There was a strange sense of déjà vu following Binyamin Netanyahu’s much-hyped speech at Bar-Ilan University on June 14. It was not the first time, in fact it was the fourth, in which a hawkish prime minister had veered left after having built a whole career on embodying the Right.

And yet, biographically, programmatically, politically and diplomatically, Netanyahu’s televised endorsement of the two-state principle was different.

The prime minister’s arrival at age 60 to the political centre comes two decades after he became a lawmaker, and nearly three since he joined the foreign service. During this era Netanyahu emerged, first abroad and then in Israel, as the most effective spokesperson for the Israeli Right’s insistence that peace should not entail territorial concessions. It was a stance on which he was raised by his father, historian Benzion Netanyahu, who was among the confidantes of Vladimir Jabotinsky, founder of the Zionist movement’s Revisionist Party, forerunner of the Likud. That also explains why in his presentation, delivered at the Bar-Ilan University outside Tel Aviv, Netanyahu took pains to speak in ideological and historical terms.

The speech included two parts: what Netanyahu expects from the Palestinians and what they can expect from him.
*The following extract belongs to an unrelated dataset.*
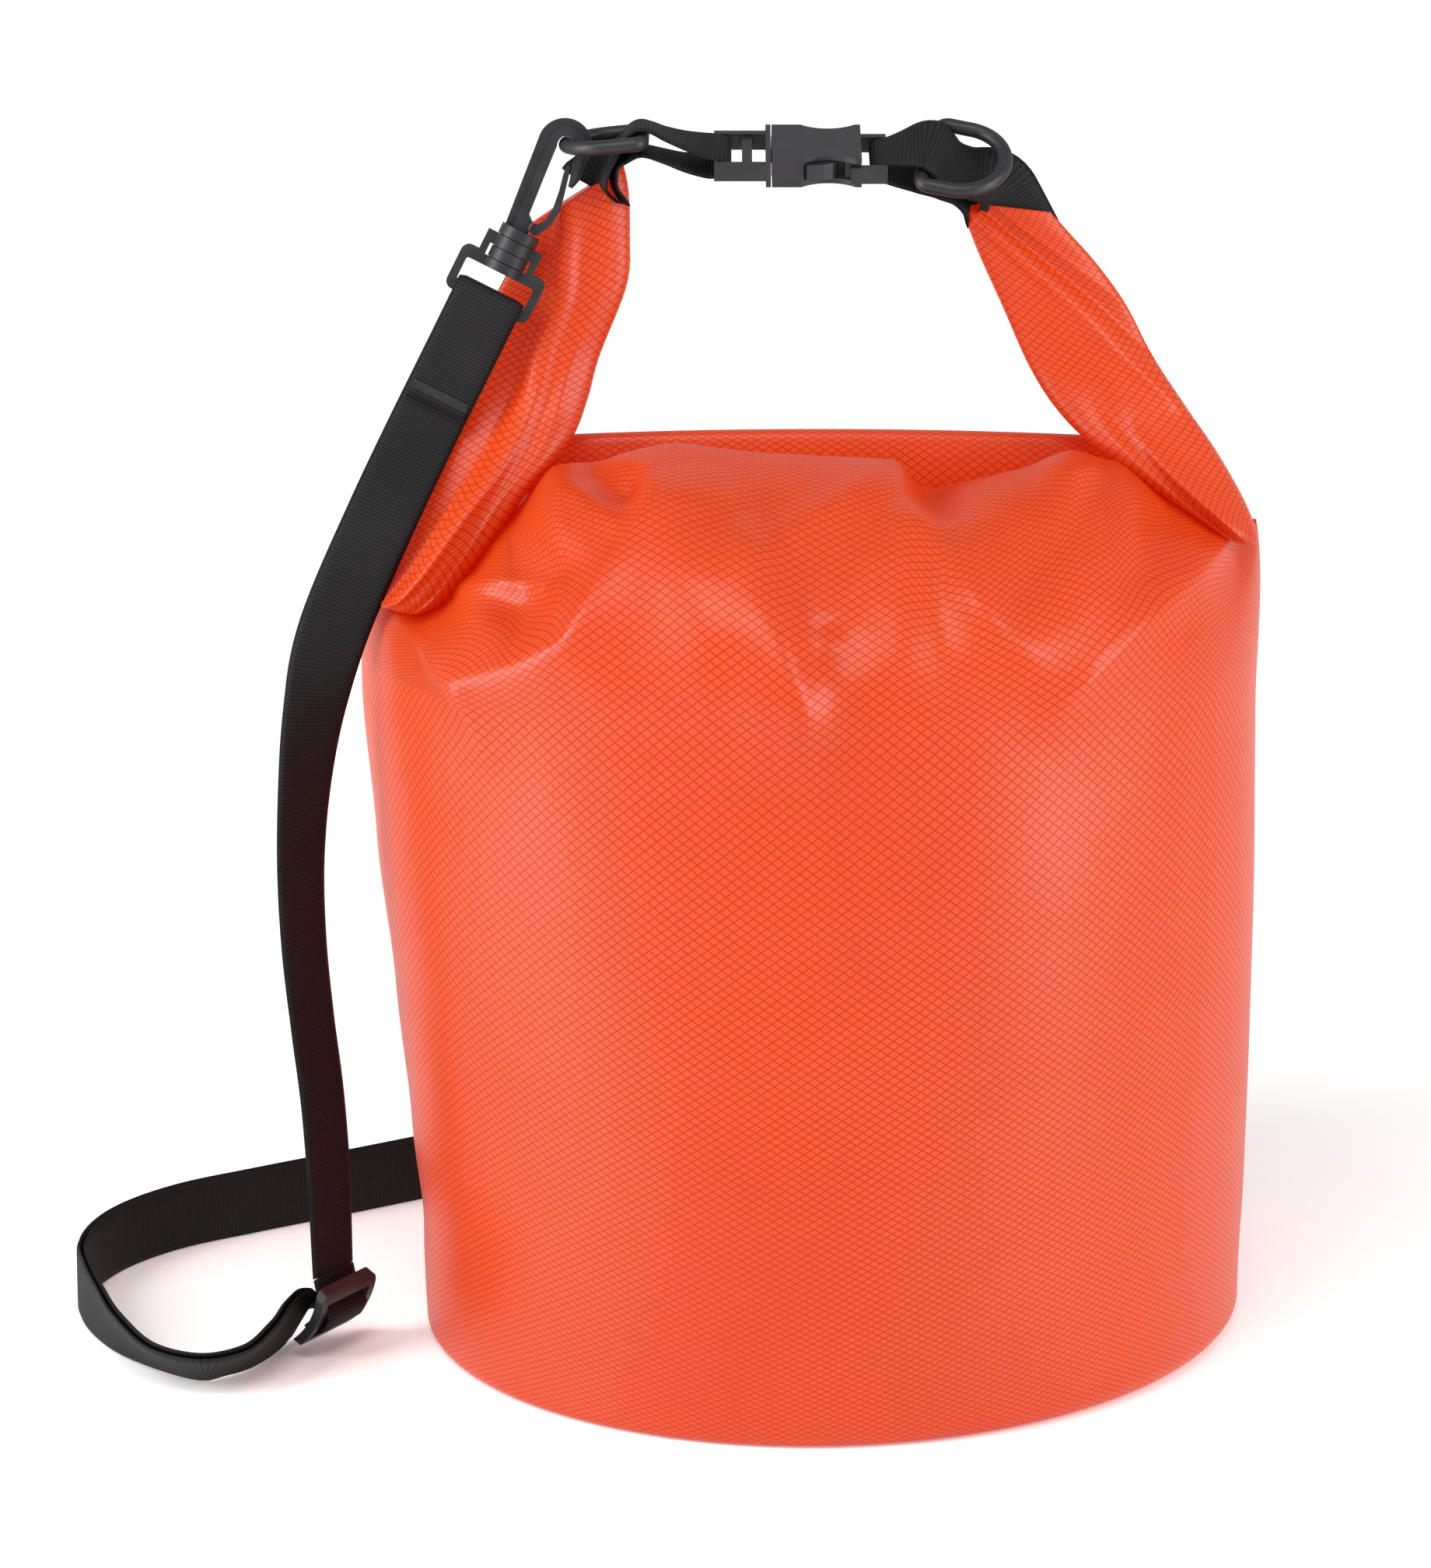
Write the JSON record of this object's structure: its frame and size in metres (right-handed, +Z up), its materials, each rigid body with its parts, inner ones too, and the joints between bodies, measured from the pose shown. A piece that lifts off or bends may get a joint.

That marked a departure from both the original line of the Left, that the lack of peace was Israel’s fault, and from Ariel Sharon’s idea of unilateralism, which had Israel leave Gaza without demanding anything from the Palestinians, an idea that Ehud Olmert later planned to apply in the West Bank as well.

Netanyahu began by stating Israel’s historic attachment to the West Bank, where the Jewish nation emerged, and then proceeded to demand that the Palestinians recognise Israel’s character as a Jewish state, in the spirit of the United Nations’ Partition Resolution of 1947. He then proceeded to acknowledge that the Palestinians also have a cause, and to assert that he has no desire to rule over them. There is room, he explained, for the Jews and the Arabs west of the Jordan each to have their own anthem, flag and government. Moreover, the region had great prospects for an era of peace and entrepreneurship, in the spirit of the economic transformation that has been gathering in the Gulf in recent years, and which he praised warmly.

However, for all this to transpire the Palestinians will have to announce their acceptance of Israel as the state of the Jews. “The simple truth,” said Netanyahu, “is that the root of the conflict has been, and remains, the refusal to recognise the right of the Jewish people to its own state in its historic homeland.”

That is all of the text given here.